Example 2 — Marcus, self-employed graphic designer, $9,000 in net freelance income. Marcus is well under the $15,750 single filing threshold, but self-employment income has its own $400 trigger — he’s required to file and pay self-employment tax regardless of his total income being low.
Common Issues to Watch Out For
I get versions of this question every year, and the same misunderstandings come up:
- Assuming low or no income means no need to file. It often means the opposite — that’s exactly when refundable credits are most valuable, and skipping the return skips the payment.
- Confusing the failure-to-file and failure-to-pay penalties. They’re not the same size. If you can’t pay, file anyway — the penalty for not filing is far worse.
- Self-employed filers ignoring the $400 threshold. Side income and gig work can trigger a filing requirement well below the standard thresholds.

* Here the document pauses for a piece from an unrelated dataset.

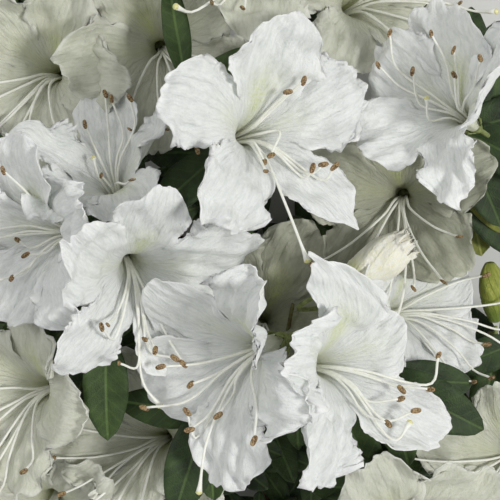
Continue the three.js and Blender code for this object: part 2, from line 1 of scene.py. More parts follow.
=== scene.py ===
"""A flowering branch cut from a white azalea, dressed for a close view from above.

The branch lies on its boughs with its blooms facing up. Sizes are in millimetres, in the layout of the
part's own source, and turn to metres in the part's frame where a mesh is built.
"""

import json
import logging
import math
from dataclasses import dataclass, field
from enum import Enum
from functools import partial
from typing import Callable, Iterator

import bpy
import numpy as np
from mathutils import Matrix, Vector
from mathutils.bvhtree import BVHTree


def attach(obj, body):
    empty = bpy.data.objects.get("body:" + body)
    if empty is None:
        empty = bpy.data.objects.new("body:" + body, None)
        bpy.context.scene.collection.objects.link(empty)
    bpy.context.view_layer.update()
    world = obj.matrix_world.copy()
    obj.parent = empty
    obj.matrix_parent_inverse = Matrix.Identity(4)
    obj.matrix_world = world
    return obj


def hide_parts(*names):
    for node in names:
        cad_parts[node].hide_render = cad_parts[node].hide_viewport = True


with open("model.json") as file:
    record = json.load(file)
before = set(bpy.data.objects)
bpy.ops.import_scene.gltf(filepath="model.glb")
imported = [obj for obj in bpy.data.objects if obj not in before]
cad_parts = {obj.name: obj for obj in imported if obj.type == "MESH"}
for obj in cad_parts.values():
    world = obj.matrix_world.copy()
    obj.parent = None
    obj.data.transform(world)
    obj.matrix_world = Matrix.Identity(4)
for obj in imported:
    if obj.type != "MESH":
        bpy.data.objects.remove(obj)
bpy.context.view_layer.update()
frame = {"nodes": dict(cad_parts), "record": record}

log = logging.getLogger("azalea")

Array = np.ndarray
Draws = np.random.Generator

MM = 0.001
TAU = 2 * math.pi
UP = np.array([0, 0, 1.0])
BODY = "root"
GOLDEN_ANGLE = 137.5
# The distance between two side veins of a leaf, and how steeply they run towards its tip
SIDE_VEINS_MM = 4.6
SIDE_VEIN_SLOPE = 0.9
# Faces across and along a leaf that is only tested for room
COARSE = (2, 5)
# Each point carries three tints: deep in the throat, on the blotch, and a painted highlight at the rim
TINTS = 3
# The centre of the stem's cut end in the layout; the record's mount gives the same point in the part
STEM_START = (10.0, -190.0, 3.4)


class Slot(Enum):
    """The record's material slots."""

    PETAL = "petal"
    BUD = "bud"
    LEAF = "leaf"
    BARK = "bark"


class Age(Enum):
    """How far a leaf has grown, which sets its colour."""

    MATURE = 0
    SUMMER = 1
    YOUNG = 2


class Seed(Enum):
    """Where each kind of piece starts counting its seeds."""

    PETALS = 40
    WOOD = 70
    SPRIGS = 77
    STAMENS = 400
    LEAVES = 500
    SPRIG_LEAVES = 600
    MORE_LEAVES = 900

    def draws(self, number: int = 0) -> Draws:
        """Returns the random numbers of a numbered piece, the same each run."""
        return np.random.default_rng(self.value + number)


def linear(code: str) -> tuple[float, float, float, float]:
    """Turns an sRGB hex colour into linear values.

    Args:
        code: The colour, such as "#f4f5ef".

    Returns:
        Red, green, blue and alpha, each from 0 to 1.
    """
    parts = [int(code[i:i + 2], 16) / 255 for i in (1, 3, 5)]
    flat = [c / 12.92 if c <= 0.04045 else ((c + 0.055) / 1.055) ** 2.4 for c in parts]
    return flat[0], flat[1], flat[2], 1.0


def smooth(value: Array) -> Array:
    """Returns the smooth step of values from 0 to 1."""
    held = np.clip(value, 0.0, 1.0)
    return held * held * (3 - 2 * held)


def bell(value: Array, width: float) -> Array:
    """Returns 1 where the value is 0, falling softly to 0 at about twice the width."""
    return np.exp(-(value / width) ** 2)


def unit(vector: Array) -> Array:
    """Returns a direction at length 1."""
    return vector / np.linalg.norm(vector)


def part_shift() -> Array:
    """Returns how far the layout moves to stand in the part's frame, in millimetres."""
    mount = next(m for m in frame["record"]["mounts"] if m["name"] == "cut_face")
    return np.array(mount["pos_m"]) / MM - np.array(STEM_START)


SHIFT = part_shift()


def source_random(seed: int) -> Callable[[], float]:
    """Makes the source's own random numbers.

    Args:
        seed: Where they start.

    Returns:
        A function that gives the next number, from 0 to 1.
    """
    state = seed * 7919 + 17

    def following() -> float:
        """Returns the next number."""
        nonlocal state
        state = (state * 16807) % 2147483647
        return state / 2147483647

    return following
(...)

- Thinking an old unfiled year eventually disappears. It doesn’t — the 10-year collection clock never starts without a filed return.
- Waiting past 3 years to claim a refund. After that window, the money legally becomes the Treasury’s, not yours.
Looking Ahead: 2027 Filing Thresholds
The IRS typically releases the following year’s inflation adjustments — including the standard deduction that the filing thresholds are built from — in October or November. I’d expect modest increases of roughly 2-3% over the 2026 figures above, consistent with recent inflation trends, with the official numbers landing in the IRS’s fall 2026 Revenue Procedure.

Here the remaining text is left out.